_AIM OF THE TASK_:
Look in the material below for the line with "taken = to_bands - JOINT" and the line with "before = set(bpy.data.objects)", then set down exactly those two lines and all lines between, nothing more.
::::::
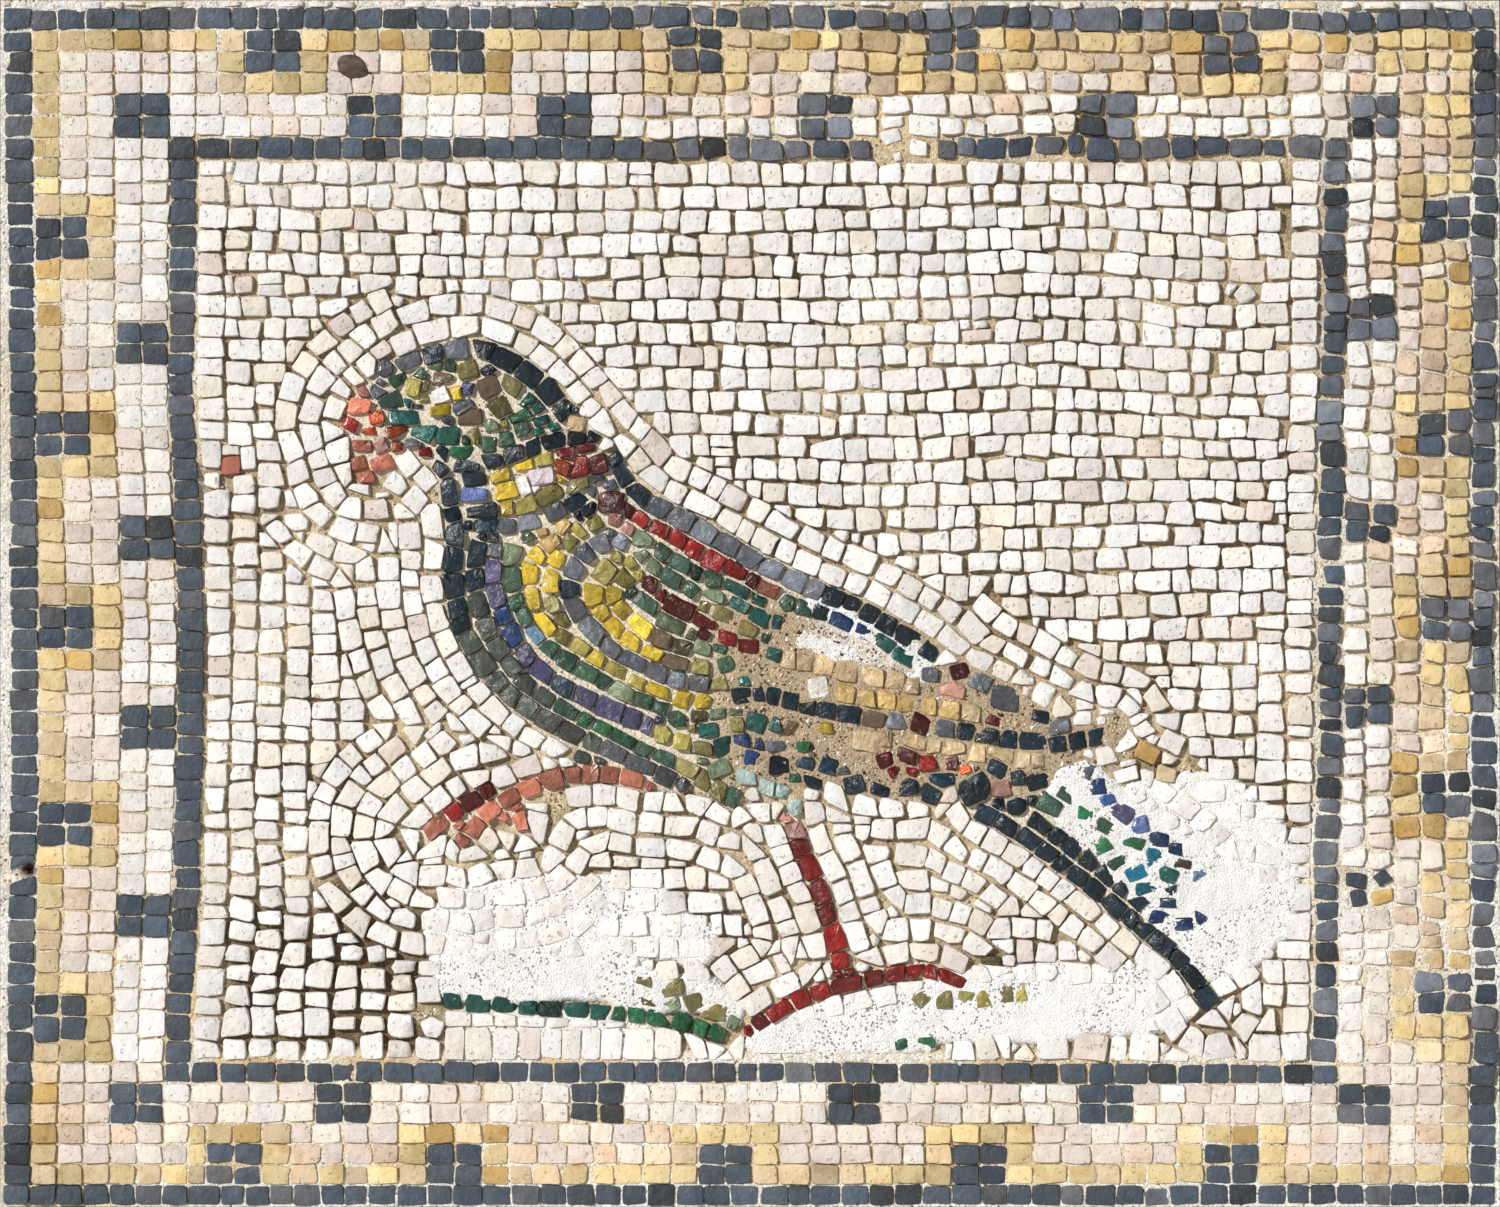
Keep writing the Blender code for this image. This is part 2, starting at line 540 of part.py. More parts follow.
def add_row(name, row, colour):
    """Add a row of tesserae as one body, with a V-shaped notch at each joint."""
    right_edge, left_edge = row
    count = len(right_edge) - 1
    flat = []
    for right_end, left_end in zip(right_edge, left_edge):
        for depth in (SEAT, FRONT + NOTCH_DEPTH):
            flat += [(*right_end, depth), (*left_end, depth)]
    for k in range(count):
        size = np.hypot(*(right_edge[k + 1] + left_edge[k + 1] - right_edge[k] - left_edge[k])) / 2
        cut = NOTCH_WIDTH / 2 / size
        for part in (cut if k else 0.0, 1.0 - (cut if k < count - 1 else 0.0)):
            for edge in (right_edge, left_edge):
                flat.append((*(edge[k] + part * (edge[k + 1] - edge[k])), FRONT))
    points = [(x, depth, z) for x, z, depth in flat]
    faces = []
    for k in range(count):
        back_r, back_l, floor_r, floor_l, next_r, next_l, far_r, far_l = range(4 * k, 4 * k + 8)
        a_r, a_l, b_r, b_l = range(4 * (count + 1) + 4 * k, 4 * (count + 1) + 4 * k + 4)
        faces += [
            (a_r, b_r, b_l, a_l),
            (floor_r, a_r, a_l, floor_l),
            (b_r, far_r, far_l, b_l),
            (back_l, next_l, next_r, back_r),
            (a_r, floor_r, far_r, b_r),
            (floor_r, back_r, next_r, far_r),
            (b_l, far_l, floor_l, a_l),
            (far_l, next_l, back_l, floor_l),
        ]
    last = 4 * count
    faces.append((0, 2, 3, 1))
    faces.append((last + 2, last, last + 1, last + 3))
    return add_object(name, points, faces, colour)


def build_picture(ground):
    """Add the bird's rows and patches, the repairs, and the white field around them."""
    rows, start, share = lay_out_rows(ground)
    left, right, bottom, top = ground
    margin = 4 * OUTLINE_STEP
    xs = np.arange(left - margin, right + margin, OUTLINE_STEP)
    zs = np.arange(bottom - margin, top + margin, OUTLINE_STEP)
    x, z = np.meshgrid(xs, zs)
    in_patches = {name for _, names in PATCHES.values() for name in names}
    bands = {name: row for name, row in rows.items() if name not in in_patches}
    to_bands = distance_to_rows(bands.values(), x, z)
    for name, row in bands.items():
        add_row(name, row, ROW_SHARES[name][0])

    taken = to_bands - JOINT
    for name, (colour, names) in PATCHES.items():
        patch = distance_to_rows([rows[key] for key in names], x, z) - ROW_CLOSING
        shape = np.maximum(patch, -taken)
        add_plate(name, largest(shape, xs, zs)[:1], colour)
        taken = np.minimum(taken, patch - JOINT)
    for name, points in REPAIR_SHARES.items():
        repair = distance_to_outline([start + share * np.array(point) for point in points], x, z)
        shape = np.maximum(repair, -taken)
        add_plate(name, largest(shape, xs, zs), "plaster")
        taken = np.minimum(taken, repair - JOINT)
    holes = outermost(outlines(without_slivers(taken, x, z, LEAST_WIDTH), xs, zs))
    add_plate("white_field", [rectangle(ground)] + holes, "white")


remove_all()
build_picture(build_border())
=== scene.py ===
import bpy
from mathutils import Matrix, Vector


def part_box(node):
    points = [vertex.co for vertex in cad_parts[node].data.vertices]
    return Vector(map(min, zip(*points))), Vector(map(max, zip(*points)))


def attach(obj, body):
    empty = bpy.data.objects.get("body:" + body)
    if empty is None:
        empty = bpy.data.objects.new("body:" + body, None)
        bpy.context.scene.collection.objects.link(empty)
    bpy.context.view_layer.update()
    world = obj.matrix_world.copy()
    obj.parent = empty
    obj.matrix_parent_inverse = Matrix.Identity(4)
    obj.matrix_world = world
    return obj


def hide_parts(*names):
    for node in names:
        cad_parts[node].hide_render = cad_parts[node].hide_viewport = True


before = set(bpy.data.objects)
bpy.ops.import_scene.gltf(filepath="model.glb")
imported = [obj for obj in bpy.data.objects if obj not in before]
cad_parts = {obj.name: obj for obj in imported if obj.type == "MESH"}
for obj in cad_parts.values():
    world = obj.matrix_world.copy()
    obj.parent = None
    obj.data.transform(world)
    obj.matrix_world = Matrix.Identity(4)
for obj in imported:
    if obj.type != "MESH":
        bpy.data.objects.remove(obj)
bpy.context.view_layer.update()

"""The looks of a mosaic panel: a bird walking to the left on a white field, in a stepped border.

Every tessera is a small stone of its own, laid in rows that follow the lines of the CAD model, and
set in a rough bed of sandy mortar. Lengths are metres, X runs to the right, Z upwards, and the
picture faces -Y.
"""
import collections
import math

import bpy
import numpy as np
from mathutils import Vector

MM = 0.001
random = np.random.default_rng(41)

# What the frame gives
panel_low, panel_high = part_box("mortar_bed")
line_low, line_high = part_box("outer_line")
field_low, field_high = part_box("white_field")
FRONT = line_low.y
ACROSS = 7
JOINT = 0.8 * MM
TESSERA_WIDTH = (field_low.x - JOINT - line_low.x) / ACROSS
TESSERA_HEIGHT = (field_low.z - JOINT - line_low.z) / ACROSS
BLOCK_TESSERAE = 2

# The bird's place: its beak's tip and its middle line, and its length
SPACE_BEFORE_BEAK = 56.8 * MM
SPACE_UNDER_GROUND_LINE = 3.2 * MM
BIRD_LENGTH = 350.2 * MM
FALL = 0.505
bird_start = np.array([field_low.x + SPACE_BEFORE_BEAK,
                       field_low.z + SPACE_UNDER_GROUND_LINE + FALL * BIRD_LENGTH])

# Where the border's blocks stand, as shares of the panel's side, from the left or from the bottom
OUTER_BLOCK_SHARES = {
    "top": (0.183, 0.305, 0.465, 0.635, 0.815),
    "bottom": (0.161, 0.303, 0.483, 0.653, 0.820),
    "left": (0.158, 0.317, 0.480, 0.640, 0.803),
    "right": (0.178, 0.340, 0.487, 0.640, 0.818),
}
INNER_BLOCK_SHARES = {
    "top": (0.250, 0.376, 0.552, 0.737),
    "bottom": (0.231, 0.398, 0.569, 0.737),
    "left": (0.241, 0.397, 0.554, 0.716),
    "right": (0.263, 0.416, 0.567, 0.734),
}

# The white field: sizes of its stones in level rows, in columns, and in the rows that follow the bird
FIELD_ROW = 9.2 * MM
FIELD_PIECE = 10.4 * MM
COLUMN_WIDTH = 11.0 * MM
RING_ROW = 9.0 * MM
RING_ROWS = 3

# Steps along the bird's rows and of the grid of free room, and half the widest gap between the bird's
# rows that its outline closes
GRID_STEP = 1.2 * MM
FREE_STEP = 1.0 * MM
CLOSING = 5.0 * MM

# Half the width of the narrowest gap that is filled, in the bird and in the white field
LEAST_ROOM = 1.35 * MM
LEAST_ROOM_WHITE = 1.6 * MM

# Points round each stone
RIM_POINTS = 12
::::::
_RESULT FOR THIS TASK_:
    taken = to_bands - JOINT
    for name, (colour, names) in PATCHES.items():
        patch = distance_to_rows([rows[key] for key in names], x, z) - ROW_CLOSING
        shape = np.maximum(patch, -taken)
        add_plate(name, largest(shape, xs, zs)[:1], colour)
        taken = np.minimum(taken, patch - JOINT)
    for name, points in REPAIR_SHARES.items():
        repair = distance_to_outline([start + share * np.array(point) for point in points], x, z)
        shape = np.maximum(repair, -taken)
        add_plate(name, largest(shape, xs, zs), "plaster")
        taken = np.minimum(taken, repair - JOINT)
    holes = outermost(outlines(without_slivers(taken, x, z, LEAST_WIDTH), xs, zs))
    add_plate("white_field", [rectangle(ground)] + holes, "white")


remove_all()
build_picture(build_border())
=== scene.py ===
import bpy
from mathutils import Matrix, Vector


def part_box(node):
    points = [vertex.co for vertex in cad_parts[node].data.vertices]
    return Vector(map(min, zip(*points))), Vector(map(max, zip(*points)))


def attach(obj, body):
    empty = bpy.data.objects.get("body:" + body)
    if empty is None:
        empty = bpy.data.objects.new("body:" + body, None)
        bpy.context.scene.collection.objects.link(empty)
    bpy.context.view_layer.update()
    world = obj.matrix_world.copy()
    obj.parent = empty
    obj.matrix_parent_inverse = Matrix.Identity(4)
    obj.matrix_world = world
    return obj


def hide_parts(*names):
    for node in names:
        cad_parts[node].hide_render = cad_parts[node].hide_viewport = True


before = set(bpy.data.objects)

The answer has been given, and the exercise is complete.